[Start of INFORMATION PROVIDED]
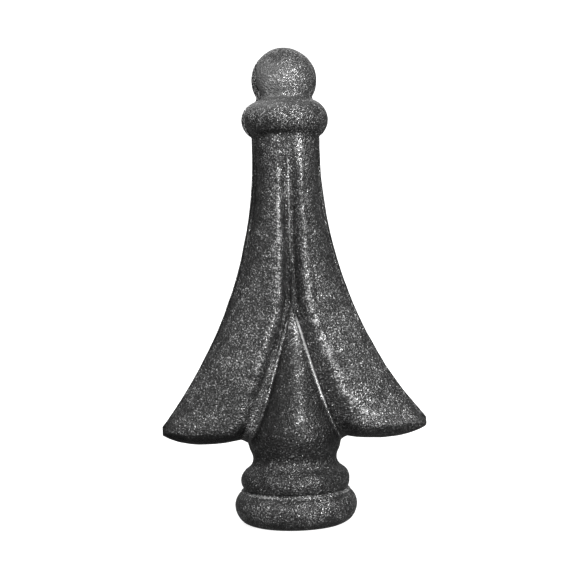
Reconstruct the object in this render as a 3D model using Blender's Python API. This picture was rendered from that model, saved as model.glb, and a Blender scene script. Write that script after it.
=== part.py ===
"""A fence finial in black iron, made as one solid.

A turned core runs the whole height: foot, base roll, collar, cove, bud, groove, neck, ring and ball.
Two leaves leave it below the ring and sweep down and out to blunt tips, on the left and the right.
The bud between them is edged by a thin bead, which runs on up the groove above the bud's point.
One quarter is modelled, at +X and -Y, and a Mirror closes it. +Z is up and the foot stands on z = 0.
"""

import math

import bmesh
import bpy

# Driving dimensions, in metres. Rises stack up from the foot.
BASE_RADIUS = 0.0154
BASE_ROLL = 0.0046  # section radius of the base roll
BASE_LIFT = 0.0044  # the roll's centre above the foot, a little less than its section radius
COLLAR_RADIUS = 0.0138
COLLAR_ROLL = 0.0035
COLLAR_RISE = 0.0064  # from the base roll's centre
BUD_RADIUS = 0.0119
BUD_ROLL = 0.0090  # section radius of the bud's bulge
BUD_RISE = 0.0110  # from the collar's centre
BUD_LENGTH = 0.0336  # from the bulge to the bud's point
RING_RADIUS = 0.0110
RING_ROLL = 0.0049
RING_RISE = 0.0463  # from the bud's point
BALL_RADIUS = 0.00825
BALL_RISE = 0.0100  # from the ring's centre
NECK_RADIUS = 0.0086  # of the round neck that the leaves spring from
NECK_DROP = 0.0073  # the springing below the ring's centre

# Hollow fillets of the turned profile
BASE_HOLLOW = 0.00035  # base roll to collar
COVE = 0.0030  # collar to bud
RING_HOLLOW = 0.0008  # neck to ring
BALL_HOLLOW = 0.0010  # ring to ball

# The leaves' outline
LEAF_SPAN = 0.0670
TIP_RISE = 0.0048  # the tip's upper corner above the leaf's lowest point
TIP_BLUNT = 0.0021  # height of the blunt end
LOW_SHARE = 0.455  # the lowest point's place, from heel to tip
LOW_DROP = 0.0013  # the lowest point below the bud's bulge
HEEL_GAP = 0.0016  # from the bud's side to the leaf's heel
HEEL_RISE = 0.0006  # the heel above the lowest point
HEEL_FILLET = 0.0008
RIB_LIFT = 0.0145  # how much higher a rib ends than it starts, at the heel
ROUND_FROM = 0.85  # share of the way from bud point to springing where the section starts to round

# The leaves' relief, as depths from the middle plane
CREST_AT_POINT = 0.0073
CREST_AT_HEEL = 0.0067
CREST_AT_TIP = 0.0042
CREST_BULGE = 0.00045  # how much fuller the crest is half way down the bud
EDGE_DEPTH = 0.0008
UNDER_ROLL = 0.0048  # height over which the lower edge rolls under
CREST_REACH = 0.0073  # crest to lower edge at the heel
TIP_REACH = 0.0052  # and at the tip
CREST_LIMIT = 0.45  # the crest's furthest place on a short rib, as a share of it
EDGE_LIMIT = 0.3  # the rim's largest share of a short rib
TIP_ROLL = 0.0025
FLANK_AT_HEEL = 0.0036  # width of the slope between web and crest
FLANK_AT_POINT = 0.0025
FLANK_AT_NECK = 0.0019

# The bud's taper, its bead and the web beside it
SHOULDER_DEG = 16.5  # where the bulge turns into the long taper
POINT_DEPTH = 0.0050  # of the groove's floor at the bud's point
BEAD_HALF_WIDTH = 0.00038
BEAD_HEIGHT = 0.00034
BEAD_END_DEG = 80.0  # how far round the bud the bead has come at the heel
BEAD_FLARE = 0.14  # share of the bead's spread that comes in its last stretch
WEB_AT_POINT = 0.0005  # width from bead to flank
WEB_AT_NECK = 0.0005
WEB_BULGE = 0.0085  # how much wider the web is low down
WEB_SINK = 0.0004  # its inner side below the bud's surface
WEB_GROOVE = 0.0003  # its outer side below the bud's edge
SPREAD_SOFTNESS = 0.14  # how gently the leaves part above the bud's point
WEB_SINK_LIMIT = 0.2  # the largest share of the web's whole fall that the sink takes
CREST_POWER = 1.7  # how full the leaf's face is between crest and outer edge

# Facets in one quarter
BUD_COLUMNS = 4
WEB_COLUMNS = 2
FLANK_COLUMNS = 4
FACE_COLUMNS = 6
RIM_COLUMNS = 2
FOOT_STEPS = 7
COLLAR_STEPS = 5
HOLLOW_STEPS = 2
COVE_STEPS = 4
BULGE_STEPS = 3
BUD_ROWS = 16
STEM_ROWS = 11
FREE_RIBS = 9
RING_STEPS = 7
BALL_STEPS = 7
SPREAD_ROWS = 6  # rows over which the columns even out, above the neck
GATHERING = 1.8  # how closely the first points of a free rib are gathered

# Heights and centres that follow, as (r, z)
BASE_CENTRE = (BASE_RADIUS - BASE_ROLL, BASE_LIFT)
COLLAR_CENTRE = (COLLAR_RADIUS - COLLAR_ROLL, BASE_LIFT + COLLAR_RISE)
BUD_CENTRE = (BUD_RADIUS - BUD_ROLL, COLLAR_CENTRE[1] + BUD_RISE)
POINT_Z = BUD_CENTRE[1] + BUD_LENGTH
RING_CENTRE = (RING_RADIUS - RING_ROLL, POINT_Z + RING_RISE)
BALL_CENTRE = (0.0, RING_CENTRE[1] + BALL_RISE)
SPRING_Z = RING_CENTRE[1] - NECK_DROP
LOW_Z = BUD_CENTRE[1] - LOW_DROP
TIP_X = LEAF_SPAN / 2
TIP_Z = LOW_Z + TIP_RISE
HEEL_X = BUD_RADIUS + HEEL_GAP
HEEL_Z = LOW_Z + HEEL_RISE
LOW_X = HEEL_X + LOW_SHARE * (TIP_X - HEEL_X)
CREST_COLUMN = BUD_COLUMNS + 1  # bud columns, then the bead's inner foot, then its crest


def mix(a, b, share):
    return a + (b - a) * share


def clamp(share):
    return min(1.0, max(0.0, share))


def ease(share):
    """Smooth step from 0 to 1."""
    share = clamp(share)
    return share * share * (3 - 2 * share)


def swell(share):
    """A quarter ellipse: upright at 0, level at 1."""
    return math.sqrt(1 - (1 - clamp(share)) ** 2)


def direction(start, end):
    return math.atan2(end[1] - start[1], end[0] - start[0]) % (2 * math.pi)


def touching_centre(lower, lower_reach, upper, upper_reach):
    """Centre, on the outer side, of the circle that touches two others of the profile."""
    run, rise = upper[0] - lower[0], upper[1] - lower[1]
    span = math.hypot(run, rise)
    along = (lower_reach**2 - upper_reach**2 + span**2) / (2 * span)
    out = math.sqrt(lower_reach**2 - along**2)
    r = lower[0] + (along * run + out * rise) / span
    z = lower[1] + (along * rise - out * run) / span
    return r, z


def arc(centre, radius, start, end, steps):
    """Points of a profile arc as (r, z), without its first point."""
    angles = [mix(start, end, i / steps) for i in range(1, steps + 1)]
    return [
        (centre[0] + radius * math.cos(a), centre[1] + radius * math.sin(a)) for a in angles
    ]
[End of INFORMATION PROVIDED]
YOUR GOAL:
Quote each line of the data above exactly as written.

TASK RESULT:
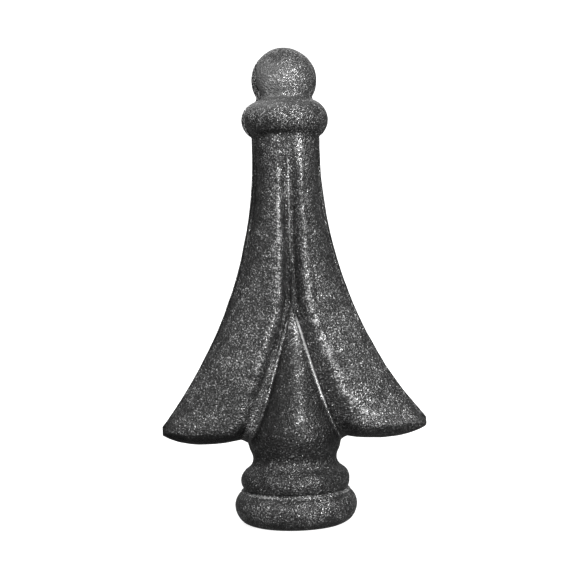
Reconstruct the object in this render as a 3D model using Blender's Python API. This picture was rendered from that model, saved as model.glb, and a Blender scene script. Write that script after it.
=== part.py ===
"""A fence finial in black iron, made as one solid.

A turned core runs the whole height: foot, base roll, collar, cove, bud, groove, neck, ring and ball.
Two leaves leave it below the ring and sweep down and out to blunt tips, on the left and the right.
The bud between them is edged by a thin bead, which runs on up the groove above the bud's point.
One quarter is modelled, at +X and -Y, and a Mirror closes it. +Z is up and the foot stands on z = 0.
"""

import math

import bmesh
import bpy

# Driving dimensions, in metres. Rises stack up from the foot.
BASE_RADIUS = 0.0154
BASE_ROLL = 0.0046  # section radius of the base roll
BASE_LIFT = 0.0044  # the roll's centre above the foot, a little less than its section radius
COLLAR_RADIUS = 0.0138
COLLAR_ROLL = 0.0035
COLLAR_RISE = 0.0064  # from the base roll's centre
BUD_RADIUS = 0.0119
BUD_ROLL = 0.0090  # section radius of the bud's bulge
BUD_RISE = 0.0110  # from the collar's centre
BUD_LENGTH = 0.0336  # from the bulge to the bud's point
RING_RADIUS = 0.0110
RING_ROLL = 0.0049
RING_RISE = 0.0463  # from the bud's point
BALL_RADIUS = 0.00825
BALL_RISE = 0.0100  # from the ring's centre
NECK_RADIUS = 0.0086  # of the round neck that the leaves spring from
NECK_DROP = 0.0073  # the springing below the ring's centre

# Hollow fillets of the turned profile
BASE_HOLLOW = 0.00035  # base roll to collar
COVE = 0.0030  # collar to bud
RING_HOLLOW = 0.0008  # neck to ring
BALL_HOLLOW = 0.0010  # ring to ball

# The leaves' outline
LEAF_SPAN = 0.0670
TIP_RISE = 0.0048  # the tip's upper corner above the leaf's lowest point
TIP_BLUNT = 0.0021  # height of the blunt end
LOW_SHARE = 0.455  # the lowest point's place, from heel to tip
LOW_DROP = 0.0013  # the lowest point below the bud's bulge
HEEL_GAP = 0.0016  # from the bud's side to the leaf's heel
HEEL_RISE = 0.0006  # the heel above the lowest point
HEEL_FILLET = 0.0008
RIB_LIFT = 0.0145  # how much higher a rib ends than it starts, at the heel
ROUND_FROM = 0.85  # share of the way from bud point to springing where the section starts to round

# The leaves' relief, as depths from the middle plane
CREST_AT_POINT = 0.0073
CREST_AT_HEEL = 0.0067
CREST_AT_TIP = 0.0042
CREST_BULGE = 0.00045  # how much fuller the crest is half way down the bud
EDGE_DEPTH = 0.0008
UNDER_ROLL = 0.0048  # height over which the lower edge rolls under
CREST_REACH = 0.0073  # crest to lower edge at the heel
TIP_REACH = 0.0052  # and at the tip
CREST_LIMIT = 0.45  # the crest's furthest place on a short rib, as a share of it
EDGE_LIMIT = 0.3  # the rim's largest share of a short rib
TIP_ROLL = 0.0025
FLANK_AT_HEEL = 0.0036  # width of the slope between web and crest
FLANK_AT_POINT = 0.0025
FLANK_AT_NECK = 0.0019

# The bud's taper, its bead and the web beside it
SHOULDER_DEG = 16.5  # where the bulge turns into the long taper
POINT_DEPTH = 0.0050  # of the groove's floor at the bud's point
BEAD_HALF_WIDTH = 0.00038
BEAD_HEIGHT = 0.00034
BEAD_END_DEG = 80.0  # how far round the bud the bead has come at the heel
BEAD_FLARE = 0.14  # share of the bead's spread that comes in its last stretch
WEB_AT_POINT = 0.0005  # width from bead to flank
WEB_AT_NECK = 0.0005
WEB_BULGE = 0.0085  # how much wider the web is low down
WEB_SINK = 0.0004  # its inner side below the bud's surface
WEB_GROOVE = 0.0003  # its outer side below the bud's edge
SPREAD_SOFTNESS = 0.14  # how gently the leaves part above the bud's point
WEB_SINK_LIMIT = 0.2  # the largest share of the web's whole fall that the sink takes
CREST_POWER = 1.7  # how full the leaf's face is between crest and outer edge

# Facets in one quarter
BUD_COLUMNS = 4
WEB_COLUMNS = 2
FLANK_COLUMNS = 4
FACE_COLUMNS = 6
RIM_COLUMNS = 2
FOOT_STEPS = 7
COLLAR_STEPS = 5
HOLLOW_STEPS = 2
COVE_STEPS = 4
BULGE_STEPS = 3
BUD_ROWS = 16
STEM_ROWS = 11
FREE_RIBS = 9
RING_STEPS = 7
BALL_STEPS = 7
SPREAD_ROWS = 6  # rows over which the columns even out, above the neck
GATHERING = 1.8  # how closely the first points of a free rib are gathered

# Heights and centres that follow, as (r, z)
BASE_CENTRE = (BASE_RADIUS - BASE_ROLL, BASE_LIFT)
COLLAR_CENTRE = (COLLAR_RADIUS - COLLAR_ROLL, BASE_LIFT + COLLAR_RISE)
BUD_CENTRE = (BUD_RADIUS - BUD_ROLL, COLLAR_CENTRE[1] + BUD_RISE)
POINT_Z = BUD_CENTRE[1] + BUD_LENGTH
RING_CENTRE = (RING_RADIUS - RING_ROLL, POINT_Z + RING_RISE)
BALL_CENTRE = (0.0, RING_CENTRE[1] + BALL_RISE)
SPRING_Z = RING_CENTRE[1] - NECK_DROP
LOW_Z = BUD_CENTRE[1] - LOW_DROP
TIP_X = LEAF_SPAN / 2
TIP_Z = LOW_Z + TIP_RISE
HEEL_X = BUD_RADIUS + HEEL_GAP
HEEL_Z = LOW_Z + HEEL_RISE
LOW_X = HEEL_X + LOW_SHARE * (TIP_X - HEEL_X)
CREST_COLUMN = BUD_COLUMNS + 1  # bud columns, then the bead's inner foot, then its crest


def mix(a, b, share):
    return a + (b - a) * share


def clamp(share):
    return min(1.0, max(0.0, share))


def ease(share):
    """Smooth step from 0 to 1."""
    share = clamp(share)
    return share * share * (3 - 2 * share)


def swell(share):
    """A quarter ellipse: upright at 0, level at 1."""
    return math.sqrt(1 - (1 - clamp(share)) ** 2)


def direction(start, end):
    return math.atan2(end[1] - start[1], end[0] - start[0]) % (2 * math.pi)


def touching_centre(lower, lower_reach, upper, upper_reach):
    """Centre, on the outer side, of the circle that touches two others of the profile."""
    run, rise = upper[0] - lower[0], upper[1] - lower[1]
    span = math.hypot(run, rise)
    along = (lower_reach**2 - upper_reach**2 + span**2) / (2 * span)
    out = math.sqrt(lower_reach**2 - along**2)
    r = lower[0] + (along * run + out * rise) / span
    z = lower[1] + (along * rise - out * run) / span
    return r, z


def arc(centre, radius, start, end, steps):
    """Points of a profile arc as (r, z), without its first point."""
    angles = [mix(start, end, i / steps) for i in range(1, steps + 1)]
    return [
        (centre[0] + radius * math.cos(a), centre[1] + radius * math.sin(a)) for a in angles
    ]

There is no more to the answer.